Mana Pottery kokopelli

The earliest known petroglyph showing the KOKOPELLI dates to about A.D. 1000, by an Anasazi artist. There are many legends surrounding this character. One Kokopelli legend has it that he was a Mayan trader of goods, news and entertainment. As such, he could travel freely and unharmed from pueblo to pueblo playing his flute. The feathers which appear on his head were actually those of his pet Macaw bird, which traveled on his shoulder. Honored as a god because of his unusual appearance, he had the choice of women in each pueblo and was nicknamed "the god of fertility."

 

Mana Pottery owl

The OWL is a mysterious night bird surrounded by superstition. The owl is thought to possess wisdom and powers of magic.

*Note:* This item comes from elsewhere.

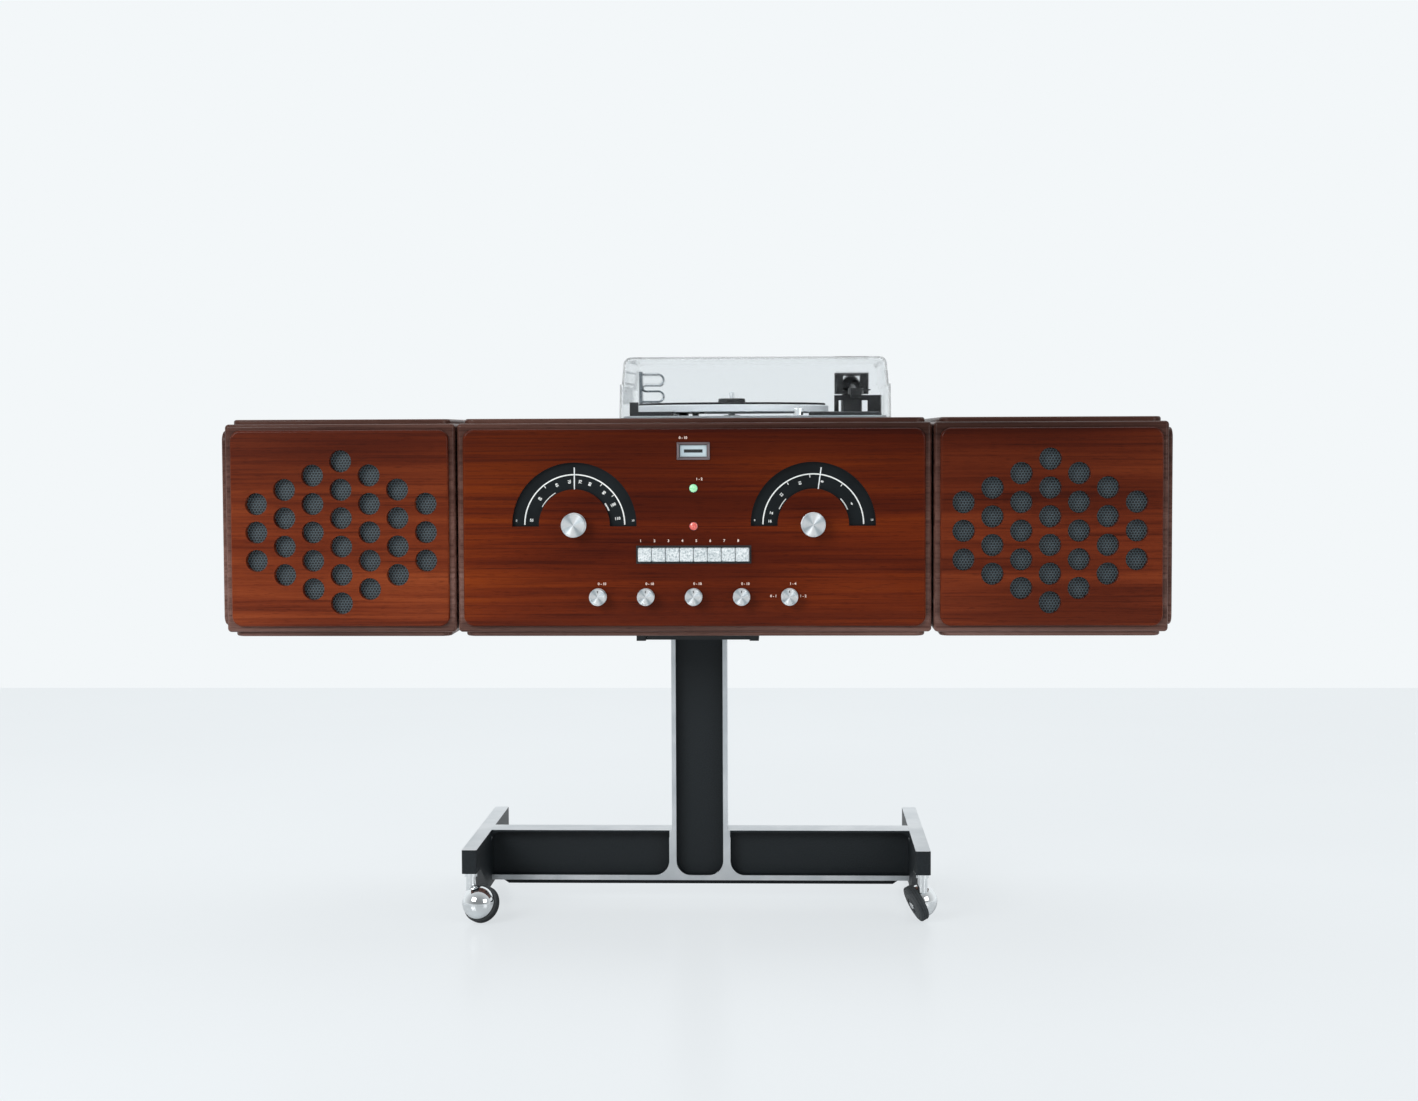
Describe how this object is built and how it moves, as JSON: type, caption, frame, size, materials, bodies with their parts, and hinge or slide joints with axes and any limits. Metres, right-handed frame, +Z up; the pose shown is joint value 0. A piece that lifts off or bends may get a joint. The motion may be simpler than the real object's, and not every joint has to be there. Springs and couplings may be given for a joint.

In some cultures it is believed to be the reincarnated soul of ancestors or a messenger from the spirit realm. Owls have excellent vision and hearing and are effective hunters. One pair of nesting owls can kill as many mice as ten cats. They see well in the daytime and at night, being able to switch rapidly from distant to microscopic vision. Their hearing is also acute and they use clicks to echolocate prey. Owl energy is associated with clairvoyance and clairaudience. Owl's wings are designed so that they can fly silently. People with owl energy tend to be very perceptive, and seem to perceive our deepest unexpressed thoughts.

Mana Pottery quail

Because QUAIL are considered good eating, they have come to be associated with nourishment. Their frenzied mating habits have also earned them a reputation for sexuality and fertility. Quails live in groups called bevies. In cold weather they will often nestle together to keep warm. They often congregate in a protective circle, tails in and heads facing out so that they can easily spot danger and in retreating startle the predator by flying off noisily in all directions. Quail can teach us to be mindful of danger and how to explode to safety when threatened. The message of quail is "Don't hesitate in times of crisis."

 

Mana Pottery rabbit

The RABBIT is the favorite of the Greek Goddess Hecate. It is fleet footed but also a master of stillness. The rabbit represents fertility because of its ability to produce litters of 3-6 young as many as five times a year. The twenty eight day old bunny is capable of caring for itself. Individuals born under the Chinese Astrological sign of the Rabbit are considered to be sensitive and artistic, and possessing powers of the moon. The individual whose spirit animal is the rabbit will see their projects progress by leaps and jumps. Mastering the art of keeping still and knowing when to act and move quickly are the rabbit's gifts.

 

Mana Pottery roadrunner

The ROADRUNNER is a ground dwelling cuckoo that lives in cactus and mesquite areas, feeding on crickets. Though it can fly, it relies almost completely on its running speed, which can reach 18 mph. The Roadrunner's tail works like a giant air brake, allowing the roadrunner to stop and change directions rapidly. The roadrunner totem represents mental speed and agility, indicating a person whose mind is always working, able to change directions and adapt ideas easily when situations require it.

 

Mana Pottery turtle

The TURTLE is one of the oldest reptiles on the Earth. It lives near water but lays its eggs on land, combining Water and Earth energy. The turtle can see some colors and has excellent hearing. People who have turtle energy tend to be clairaudient. The turtle represents awakening the senses. It has a slow metabolism and so represents being slow to anger. Patience and longevity are turtle's gifts. The turtle is also associated with motherhood and longevity.